Figure 3 shows the Gini coefficient as well as the wealth share of the bottom 50 percent, the middle 40 percent, and the top 10 percent from 1993 to 2018. The Gini coefficient increased moderately from ca. 71 percent in 1993 to ca. 75 percent in 2018. During this period, the upper half of the wealth distribution effectively doubled its wealth. Asset valuations have played an important role. While top wealth holders made substantial capital gains from rising business equity, middle-class households witnessed large capital gains from rising house prices since 2010. At the same time, the real wealth of the average household in the bottom 50 percent stagnated. As a consequence, the bottom 50 percent share in total wealth nearly halved from nearly 5 percent in 1993 to 2.8 percent in 2018.
Figure 3. Wealth inequality in Germany, 1993-2018
Common shocks shape wealth distributions in advanced economies
Despite its uniquely turbulent history, Germany’s trajectory looks strikingly similar to other countries in Europe and the US. Figure 4 shows the evolution of the top 1 percent wealth share in France, Germany, Sweden, the UK and the US from the turn of the century until today.
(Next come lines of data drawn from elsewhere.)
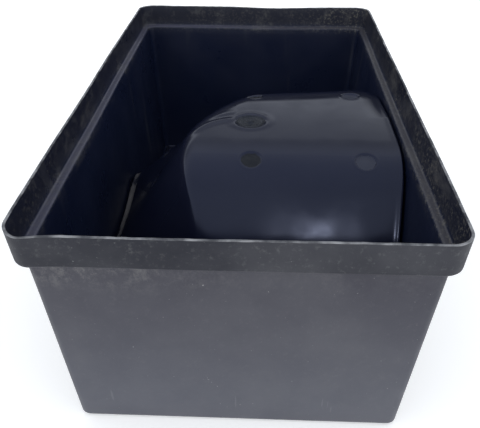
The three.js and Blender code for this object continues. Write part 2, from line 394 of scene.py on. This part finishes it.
def crease_height(x, y):
    """Shallow flow creases that run from the gate well to the left shoulder."""
    height = 0.0
    for start_x, start_y, peak in CREASE_STARTS:
        along = start_x - x
        if along > 0:
            crease_y = start_y - CREASE_BEND * along ** 2
            fade = smooth_step(along, 0, CREASE_RISE) * (1 - smooth_step(along, *CREASE_FADE))
            height += peak * fade * bump(y - crease_y, CREASE_WIDTH)
    return height


def graded_lines(low, high, centres, reach):
    """Grid places from low to high, closely spaced near the centres."""
    places = [low]
    while places[-1] < high:
        here = places[-1]
        near = any(abs(here + COARSE_STEP / 2 - centre) < reach + COARSE_STEP / 2 for centre in centres)
        places.append(here + (FINE_STEP if near else COARSE_STEP))
    places[-1] = high
    return places


def plate_half(rim_half, top):
    """Half the plate's width or length where its top face is at a height."""
    underside = top - PLATE_THICKNESS
    floor_round = max(FOOT_EDGE_RADIUS - underside, 0)
    return rim_half - wall_inset(underside) - SHEET - PLATE_WALL_GAP - floor_round


def smooth_step(value, low, high):
    """0 below low, 1 above high, smooth between."""
    share = max(0.0, min(1.0, (value - low) / (high - low)))
    return share * share * (3 - 2 * share)


def knockout_depth(offset):
    """How far a knock-out sinks the top face at an offset from its centre."""
    distance = offset.length
    if distance >= KNOCKOUT_REACH:
        return 0.0
    sunk = KNOCKOUT_DEPTH + offset.dot(KNOCKOUT_TILT)
    depth = sunk * (1 - smooth_step(distance, KNOCKOUT_RADIUS - KNOCKOUT_WALL, KNOCKOUT_RADIUS))
    return depth - KNOCKOUT_LIP["height"] * bump(distance - KNOCKOUT_LIP["radius"], KNOCKOUT_LIP["width"])


def gate_well_depth(distance):
    """How far the gate well sinks the top face at a distance from its centre."""
    if distance >= GATE_WELL_REACH:
        return 0.0
    wall = smooth_step(distance, GATE_WELL_RADIUS - GATE_WELL_WALL, GATE_WELL_RADIUS)
    lip = GATE_WELL_LIP["height"] * bump(distance - GATE_WELL_LIP["radius"], GATE_WELL_LIP["width"])
    stub = GATE_STUB["height"] * (1 - smooth_step(distance, GATE_STUB["top"], GATE_STUB["foot"]))
    ridged = smooth_step(distance, *RIDGE_START) * (1 - smooth_step(distance, *RIDGE_END))
    ridge = RIDGE_HEIGHT * math.sin(distance / RIDGE_PITCH) * ridged
    return GATE_WELL_DEPTH * (1 - wall) - lip - stub - ridge


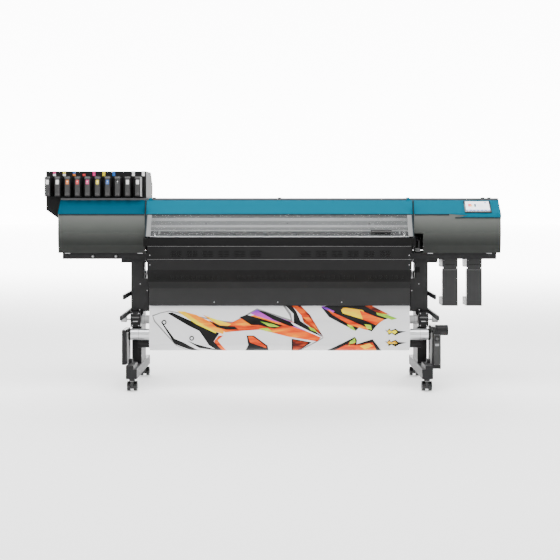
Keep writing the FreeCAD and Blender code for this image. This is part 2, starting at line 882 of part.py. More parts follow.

These advanced economies also saw sharp reductions in top wealth shares around the mid of 20th century and a substantial reduction of top wealth shares relative to the levels around the year 1900. This finding underscores the importance of common political and technological shocks and trends shaping wealth distribution in advanced economies over the long run. Germany is a case in point, but other countries made similar experiences. For instance, the Great Depression was a global event that depressed business asset valuations in all economies for decades to come. Governments responded to the world wars in similar ways by raising taxes and increasing redistribution. In that sense, our study of the extreme case of Germany points to a greater theme of correlated shocks and policy responses across the major economies that have aligned cross-country wealth histories to a surprising degree over the past century.
Figure 4 . Top 1 percent wealth share in international comparison
Conclusion
By drawing on a wide range of data, this study provides the first comprehensive analysis of the evolution of wealth and its distribution in Germany from 1895 to 2018. A central insight is that in Germany, as in other countries, changes in the valuation of existing assets played a major role in changes in wealth distribution over extended periods. Yet, German history also offers important insights into how policies can affect wealth distribution. In particular, the substantial wealth tax associated with the ‘Lastenausgleich‘ after WWII played a large role in equalising the wealth distribution. Owing to this wealth tax, Germany became one of the most equal countries before her post-war economic miracle took off. Since unification, the concentration of wealth at the very top has risen only moderately. The main reason for the stability is that the middle class made substantial gains in real estate wealth, thus mitigating concentration at the very top. However, a substantial part of the population does not own assets, and, hence, did not profit from rising stock or house prices altogether.